DATA SHOWN —
--- start ---
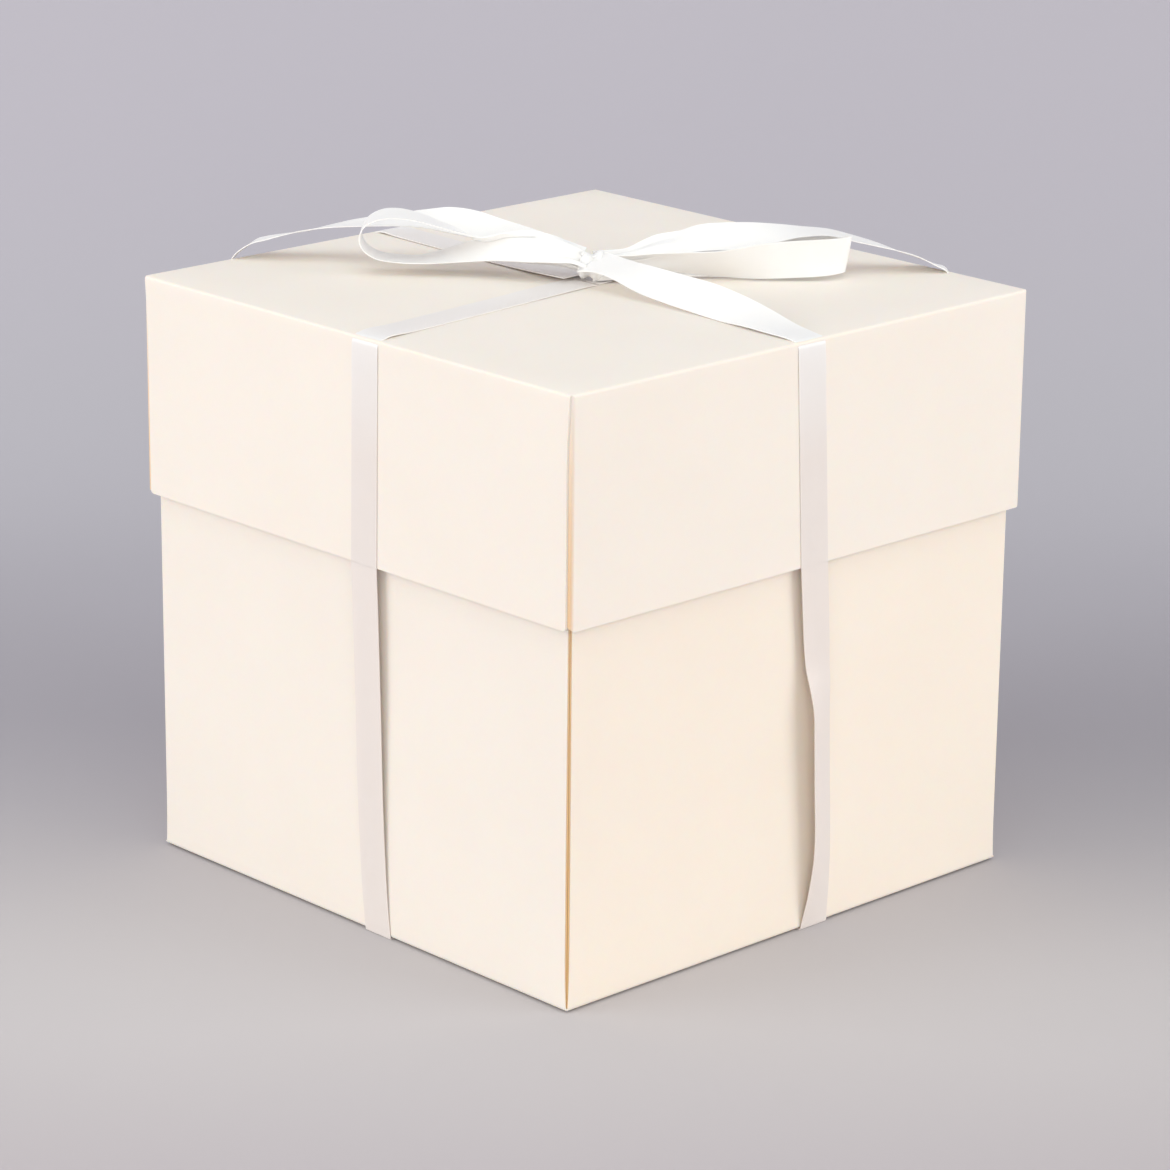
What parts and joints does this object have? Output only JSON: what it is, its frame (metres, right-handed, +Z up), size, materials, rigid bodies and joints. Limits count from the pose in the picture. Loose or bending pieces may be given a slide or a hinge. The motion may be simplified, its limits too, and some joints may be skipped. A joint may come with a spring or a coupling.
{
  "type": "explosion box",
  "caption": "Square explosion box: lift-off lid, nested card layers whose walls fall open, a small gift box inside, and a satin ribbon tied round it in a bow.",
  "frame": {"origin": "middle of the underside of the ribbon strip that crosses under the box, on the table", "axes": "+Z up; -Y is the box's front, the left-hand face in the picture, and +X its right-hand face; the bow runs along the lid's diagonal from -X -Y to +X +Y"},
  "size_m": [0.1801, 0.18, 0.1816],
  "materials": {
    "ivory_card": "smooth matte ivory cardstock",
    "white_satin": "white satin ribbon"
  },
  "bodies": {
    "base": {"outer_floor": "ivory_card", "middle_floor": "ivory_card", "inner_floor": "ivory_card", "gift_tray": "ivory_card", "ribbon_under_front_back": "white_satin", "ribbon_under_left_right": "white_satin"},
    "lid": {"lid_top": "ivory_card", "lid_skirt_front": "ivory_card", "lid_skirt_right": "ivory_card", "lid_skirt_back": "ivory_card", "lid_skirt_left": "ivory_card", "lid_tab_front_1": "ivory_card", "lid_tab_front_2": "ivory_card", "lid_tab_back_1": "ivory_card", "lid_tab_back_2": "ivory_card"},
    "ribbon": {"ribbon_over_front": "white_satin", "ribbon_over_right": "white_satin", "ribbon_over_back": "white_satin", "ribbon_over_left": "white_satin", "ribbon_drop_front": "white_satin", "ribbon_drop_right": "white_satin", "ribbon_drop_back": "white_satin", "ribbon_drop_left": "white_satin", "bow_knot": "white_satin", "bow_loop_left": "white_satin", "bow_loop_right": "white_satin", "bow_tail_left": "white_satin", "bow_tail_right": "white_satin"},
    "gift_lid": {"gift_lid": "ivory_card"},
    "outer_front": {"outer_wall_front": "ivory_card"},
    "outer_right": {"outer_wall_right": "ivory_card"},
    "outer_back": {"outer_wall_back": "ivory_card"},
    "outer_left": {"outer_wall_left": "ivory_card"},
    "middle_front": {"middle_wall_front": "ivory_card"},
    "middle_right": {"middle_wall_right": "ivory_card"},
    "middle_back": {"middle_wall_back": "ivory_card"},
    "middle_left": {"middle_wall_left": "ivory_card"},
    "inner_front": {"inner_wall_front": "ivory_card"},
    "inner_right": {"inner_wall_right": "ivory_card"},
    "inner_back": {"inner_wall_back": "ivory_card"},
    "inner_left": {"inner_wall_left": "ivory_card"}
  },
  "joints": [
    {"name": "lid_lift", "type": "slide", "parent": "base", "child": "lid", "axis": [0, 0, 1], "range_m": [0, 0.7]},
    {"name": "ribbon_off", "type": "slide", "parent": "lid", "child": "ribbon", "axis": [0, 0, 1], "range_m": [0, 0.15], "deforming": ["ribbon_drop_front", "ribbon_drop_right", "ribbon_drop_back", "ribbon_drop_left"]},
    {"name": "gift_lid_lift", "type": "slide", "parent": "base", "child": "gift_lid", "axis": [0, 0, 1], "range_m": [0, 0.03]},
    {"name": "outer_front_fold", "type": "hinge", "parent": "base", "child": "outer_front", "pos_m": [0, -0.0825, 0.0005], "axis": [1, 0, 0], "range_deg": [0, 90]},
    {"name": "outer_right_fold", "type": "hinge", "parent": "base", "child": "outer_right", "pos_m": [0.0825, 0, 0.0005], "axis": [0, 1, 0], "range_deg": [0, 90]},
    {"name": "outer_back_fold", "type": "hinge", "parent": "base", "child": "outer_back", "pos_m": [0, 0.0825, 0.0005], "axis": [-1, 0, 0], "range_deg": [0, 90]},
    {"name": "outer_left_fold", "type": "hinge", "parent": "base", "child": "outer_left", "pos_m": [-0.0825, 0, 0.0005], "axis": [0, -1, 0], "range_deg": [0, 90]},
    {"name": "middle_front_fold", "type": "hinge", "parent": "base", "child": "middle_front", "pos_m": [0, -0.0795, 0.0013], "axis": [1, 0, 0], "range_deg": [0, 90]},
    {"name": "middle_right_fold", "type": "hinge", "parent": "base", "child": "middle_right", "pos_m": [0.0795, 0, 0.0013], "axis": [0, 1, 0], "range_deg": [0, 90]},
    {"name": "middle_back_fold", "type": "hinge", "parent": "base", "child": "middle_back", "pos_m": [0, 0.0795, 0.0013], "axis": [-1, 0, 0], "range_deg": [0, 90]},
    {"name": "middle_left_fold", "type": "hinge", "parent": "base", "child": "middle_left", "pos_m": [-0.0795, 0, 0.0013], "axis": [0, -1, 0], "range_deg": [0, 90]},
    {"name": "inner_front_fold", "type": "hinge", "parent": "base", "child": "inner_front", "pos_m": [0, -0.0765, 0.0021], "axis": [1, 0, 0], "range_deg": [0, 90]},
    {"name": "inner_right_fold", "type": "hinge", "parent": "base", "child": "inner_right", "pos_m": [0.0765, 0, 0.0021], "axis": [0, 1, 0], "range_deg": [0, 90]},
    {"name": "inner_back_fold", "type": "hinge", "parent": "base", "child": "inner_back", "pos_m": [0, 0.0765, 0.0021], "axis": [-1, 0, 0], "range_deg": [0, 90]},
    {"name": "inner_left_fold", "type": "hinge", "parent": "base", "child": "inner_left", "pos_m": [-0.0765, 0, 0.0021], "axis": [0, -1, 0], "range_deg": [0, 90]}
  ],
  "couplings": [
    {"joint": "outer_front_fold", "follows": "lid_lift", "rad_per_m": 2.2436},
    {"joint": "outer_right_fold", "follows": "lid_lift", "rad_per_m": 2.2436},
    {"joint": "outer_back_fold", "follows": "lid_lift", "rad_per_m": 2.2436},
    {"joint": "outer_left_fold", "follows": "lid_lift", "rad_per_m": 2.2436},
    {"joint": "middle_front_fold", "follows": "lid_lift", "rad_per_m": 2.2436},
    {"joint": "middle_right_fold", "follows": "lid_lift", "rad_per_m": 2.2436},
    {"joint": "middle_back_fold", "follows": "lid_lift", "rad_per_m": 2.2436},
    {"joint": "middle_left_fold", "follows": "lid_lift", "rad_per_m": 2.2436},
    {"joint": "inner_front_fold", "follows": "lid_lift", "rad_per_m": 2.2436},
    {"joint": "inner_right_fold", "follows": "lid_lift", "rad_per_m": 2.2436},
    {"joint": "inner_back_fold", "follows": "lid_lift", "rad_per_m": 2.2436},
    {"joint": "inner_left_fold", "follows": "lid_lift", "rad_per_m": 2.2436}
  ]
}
--- end ---
--- start ---
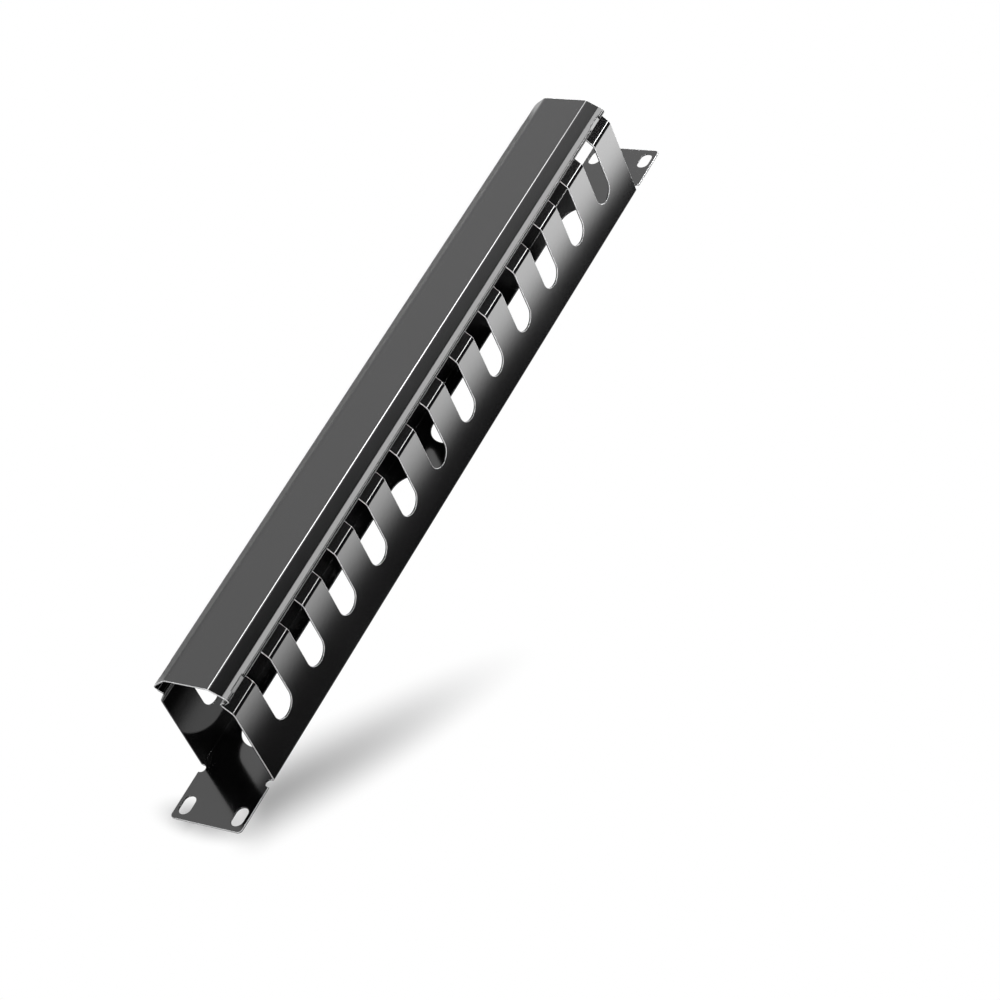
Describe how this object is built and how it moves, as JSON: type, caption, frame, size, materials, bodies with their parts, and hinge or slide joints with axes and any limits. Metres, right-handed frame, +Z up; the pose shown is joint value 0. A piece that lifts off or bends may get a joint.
--- end ---
EXERCISE TASK —
Extract from the material all lines containing the string "bodies".

RESULT OF THIS EXERCISE —
What parts and joints does this object have? Output only JSON: what it is, its frame (metres, right-handed, +Z up), size, materials, rigid bodies and joints. Limits count from the pose in the picture. Loose or bending pieces may be given a slide or a hinge. The motion may be simplified, its limits too, and some joints may be skipped. A joint may come with a spring or a coupling.
  "bodies": {
Describe how this object is built and how it moves, as JSON: type, caption, frame, size, materials, bodies with their parts, and hinge or slide joints with axes and any limits. Metres, right-handed frame, +Z up; the pose shown is joint value 0. A piece that lifts off or bends may get a joint.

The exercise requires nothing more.